### Supplied information
============

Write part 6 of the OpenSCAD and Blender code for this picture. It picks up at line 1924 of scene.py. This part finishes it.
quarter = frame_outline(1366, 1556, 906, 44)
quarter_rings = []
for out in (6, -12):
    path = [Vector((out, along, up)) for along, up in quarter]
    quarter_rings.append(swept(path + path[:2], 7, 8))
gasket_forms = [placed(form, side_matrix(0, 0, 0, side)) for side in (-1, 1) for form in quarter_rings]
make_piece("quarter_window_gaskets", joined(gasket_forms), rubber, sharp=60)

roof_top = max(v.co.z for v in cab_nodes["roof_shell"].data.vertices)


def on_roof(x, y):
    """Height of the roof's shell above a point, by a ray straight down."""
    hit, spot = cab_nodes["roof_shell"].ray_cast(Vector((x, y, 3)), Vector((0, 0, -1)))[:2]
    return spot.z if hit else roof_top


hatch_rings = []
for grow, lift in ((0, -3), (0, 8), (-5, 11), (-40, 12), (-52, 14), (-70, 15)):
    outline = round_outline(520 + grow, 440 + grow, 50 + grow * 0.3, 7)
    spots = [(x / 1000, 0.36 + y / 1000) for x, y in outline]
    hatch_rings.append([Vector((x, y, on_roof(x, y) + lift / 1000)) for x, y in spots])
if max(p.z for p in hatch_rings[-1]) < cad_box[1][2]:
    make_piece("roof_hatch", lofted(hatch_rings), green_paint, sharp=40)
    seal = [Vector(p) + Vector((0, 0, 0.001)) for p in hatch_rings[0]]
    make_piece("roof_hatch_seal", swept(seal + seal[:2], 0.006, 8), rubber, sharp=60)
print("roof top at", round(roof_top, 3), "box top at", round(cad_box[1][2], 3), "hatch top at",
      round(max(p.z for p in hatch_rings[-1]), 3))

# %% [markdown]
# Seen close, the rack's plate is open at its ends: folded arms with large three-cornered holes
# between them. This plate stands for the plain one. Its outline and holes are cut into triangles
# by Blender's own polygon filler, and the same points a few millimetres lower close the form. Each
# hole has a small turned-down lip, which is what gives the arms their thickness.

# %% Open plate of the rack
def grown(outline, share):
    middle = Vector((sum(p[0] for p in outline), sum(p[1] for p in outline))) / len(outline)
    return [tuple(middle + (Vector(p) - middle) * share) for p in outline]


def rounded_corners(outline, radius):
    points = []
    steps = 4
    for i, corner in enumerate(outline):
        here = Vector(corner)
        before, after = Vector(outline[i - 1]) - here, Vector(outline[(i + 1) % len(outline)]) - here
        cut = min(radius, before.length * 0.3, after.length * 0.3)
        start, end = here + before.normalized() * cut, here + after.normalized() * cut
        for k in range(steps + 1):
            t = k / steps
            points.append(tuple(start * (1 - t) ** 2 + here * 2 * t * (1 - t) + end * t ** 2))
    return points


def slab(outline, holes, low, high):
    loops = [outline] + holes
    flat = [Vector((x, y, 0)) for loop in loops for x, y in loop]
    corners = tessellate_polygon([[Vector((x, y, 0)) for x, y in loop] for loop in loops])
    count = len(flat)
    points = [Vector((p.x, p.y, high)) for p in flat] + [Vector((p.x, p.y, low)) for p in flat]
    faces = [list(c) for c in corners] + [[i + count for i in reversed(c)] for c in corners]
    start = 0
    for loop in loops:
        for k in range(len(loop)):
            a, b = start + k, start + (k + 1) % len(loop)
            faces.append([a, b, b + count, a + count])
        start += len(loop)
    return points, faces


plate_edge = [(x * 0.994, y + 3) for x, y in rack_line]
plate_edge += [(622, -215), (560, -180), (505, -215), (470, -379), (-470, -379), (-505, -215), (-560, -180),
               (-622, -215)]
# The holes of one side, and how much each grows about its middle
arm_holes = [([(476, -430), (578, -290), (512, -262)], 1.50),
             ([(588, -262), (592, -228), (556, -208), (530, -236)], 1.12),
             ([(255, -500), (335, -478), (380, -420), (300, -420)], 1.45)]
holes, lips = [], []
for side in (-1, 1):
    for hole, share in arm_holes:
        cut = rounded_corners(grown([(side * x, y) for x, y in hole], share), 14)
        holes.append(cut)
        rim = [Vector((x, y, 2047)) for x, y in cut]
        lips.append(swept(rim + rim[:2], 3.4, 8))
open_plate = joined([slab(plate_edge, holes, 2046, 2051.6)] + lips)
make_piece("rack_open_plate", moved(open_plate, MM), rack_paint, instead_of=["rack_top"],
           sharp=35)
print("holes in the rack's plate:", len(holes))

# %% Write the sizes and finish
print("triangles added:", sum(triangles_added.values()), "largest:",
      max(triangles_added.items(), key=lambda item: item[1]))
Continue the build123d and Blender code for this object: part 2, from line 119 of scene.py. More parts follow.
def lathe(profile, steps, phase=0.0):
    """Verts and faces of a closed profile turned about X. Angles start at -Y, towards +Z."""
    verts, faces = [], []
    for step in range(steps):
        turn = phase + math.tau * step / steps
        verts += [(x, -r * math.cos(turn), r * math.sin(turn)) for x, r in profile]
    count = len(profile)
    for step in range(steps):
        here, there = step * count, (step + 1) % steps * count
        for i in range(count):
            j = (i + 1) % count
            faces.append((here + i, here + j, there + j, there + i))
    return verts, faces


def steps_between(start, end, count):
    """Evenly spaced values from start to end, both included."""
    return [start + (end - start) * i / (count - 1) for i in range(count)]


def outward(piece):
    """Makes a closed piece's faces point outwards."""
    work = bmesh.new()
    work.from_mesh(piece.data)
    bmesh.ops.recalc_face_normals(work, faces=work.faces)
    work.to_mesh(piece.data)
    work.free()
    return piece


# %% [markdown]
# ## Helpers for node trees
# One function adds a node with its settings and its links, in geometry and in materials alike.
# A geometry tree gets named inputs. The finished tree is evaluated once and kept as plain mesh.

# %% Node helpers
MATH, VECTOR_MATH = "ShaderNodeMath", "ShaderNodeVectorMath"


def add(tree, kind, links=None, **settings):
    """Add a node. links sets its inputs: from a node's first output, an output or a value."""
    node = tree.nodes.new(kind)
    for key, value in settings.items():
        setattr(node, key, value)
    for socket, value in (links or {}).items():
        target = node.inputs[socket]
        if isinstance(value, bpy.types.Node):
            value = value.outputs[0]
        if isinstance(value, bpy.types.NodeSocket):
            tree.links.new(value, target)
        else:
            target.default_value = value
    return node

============

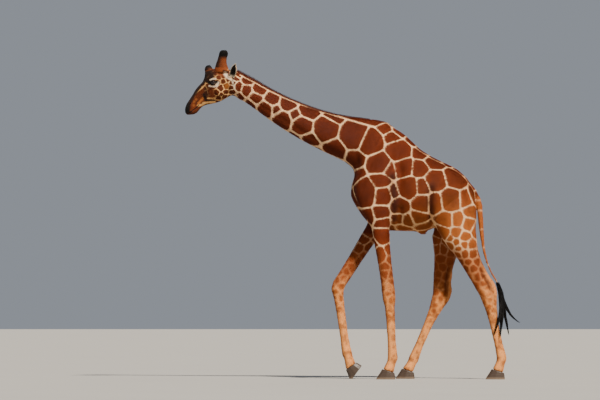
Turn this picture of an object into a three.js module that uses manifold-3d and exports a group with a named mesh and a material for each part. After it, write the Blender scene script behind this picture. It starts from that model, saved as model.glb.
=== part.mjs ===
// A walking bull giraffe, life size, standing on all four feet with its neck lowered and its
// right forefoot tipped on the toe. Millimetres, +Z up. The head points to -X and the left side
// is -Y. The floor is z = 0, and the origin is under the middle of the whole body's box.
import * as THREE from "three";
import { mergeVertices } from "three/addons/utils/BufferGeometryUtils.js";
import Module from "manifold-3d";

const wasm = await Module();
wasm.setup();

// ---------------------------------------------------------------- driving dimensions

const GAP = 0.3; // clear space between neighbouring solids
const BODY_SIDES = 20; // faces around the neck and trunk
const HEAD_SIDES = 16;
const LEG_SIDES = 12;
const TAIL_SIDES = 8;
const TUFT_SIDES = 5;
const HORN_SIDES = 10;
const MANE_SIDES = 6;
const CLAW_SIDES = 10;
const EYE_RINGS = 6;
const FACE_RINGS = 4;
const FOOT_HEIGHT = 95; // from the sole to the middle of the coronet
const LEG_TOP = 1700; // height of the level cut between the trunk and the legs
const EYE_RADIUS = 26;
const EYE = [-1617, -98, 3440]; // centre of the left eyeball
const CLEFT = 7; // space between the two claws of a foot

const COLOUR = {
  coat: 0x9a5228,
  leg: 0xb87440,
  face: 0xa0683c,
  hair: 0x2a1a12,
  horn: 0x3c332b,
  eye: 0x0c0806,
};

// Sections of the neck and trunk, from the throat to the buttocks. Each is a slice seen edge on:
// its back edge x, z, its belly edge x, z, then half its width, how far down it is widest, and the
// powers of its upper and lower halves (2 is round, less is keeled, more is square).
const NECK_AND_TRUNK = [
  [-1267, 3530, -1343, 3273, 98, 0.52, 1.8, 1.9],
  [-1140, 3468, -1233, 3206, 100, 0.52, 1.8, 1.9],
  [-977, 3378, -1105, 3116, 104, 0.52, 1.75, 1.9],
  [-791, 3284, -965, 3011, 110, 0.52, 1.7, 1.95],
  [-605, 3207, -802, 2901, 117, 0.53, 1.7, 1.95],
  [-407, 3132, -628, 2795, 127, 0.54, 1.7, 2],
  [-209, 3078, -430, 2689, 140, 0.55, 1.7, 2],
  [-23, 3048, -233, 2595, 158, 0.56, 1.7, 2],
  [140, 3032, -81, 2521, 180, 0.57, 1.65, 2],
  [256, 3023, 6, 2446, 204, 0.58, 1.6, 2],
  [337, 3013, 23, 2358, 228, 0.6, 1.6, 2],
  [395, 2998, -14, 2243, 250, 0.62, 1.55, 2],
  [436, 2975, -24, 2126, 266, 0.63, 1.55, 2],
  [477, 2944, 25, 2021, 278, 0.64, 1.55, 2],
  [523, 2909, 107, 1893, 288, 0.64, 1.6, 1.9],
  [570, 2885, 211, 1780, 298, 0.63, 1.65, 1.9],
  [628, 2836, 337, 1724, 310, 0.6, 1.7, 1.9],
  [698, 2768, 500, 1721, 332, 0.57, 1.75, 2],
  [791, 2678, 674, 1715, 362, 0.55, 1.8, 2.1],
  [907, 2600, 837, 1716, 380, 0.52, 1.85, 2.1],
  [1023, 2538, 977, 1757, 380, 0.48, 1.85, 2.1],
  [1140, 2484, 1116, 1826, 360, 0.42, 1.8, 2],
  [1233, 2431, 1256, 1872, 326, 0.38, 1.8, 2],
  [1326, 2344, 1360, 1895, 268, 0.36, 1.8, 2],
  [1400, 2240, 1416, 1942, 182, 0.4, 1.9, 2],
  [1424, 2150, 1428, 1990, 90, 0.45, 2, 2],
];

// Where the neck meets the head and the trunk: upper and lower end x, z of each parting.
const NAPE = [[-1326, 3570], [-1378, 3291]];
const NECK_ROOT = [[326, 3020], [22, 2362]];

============

### Description of the task
For this exercise, gather every line of the data that contains the word "picture".

### Result of the task
Write part 6 of the OpenSCAD and Blender code for this picture. It picks up at line 1924 of scene.py. This part finishes it.
Turn this picture of an object into a three.js module that uses manifold-3d and exports a group with a named mesh and a material for each part. After it, write the Blender scene script behind this picture. It starts from that model, saved as model.glb.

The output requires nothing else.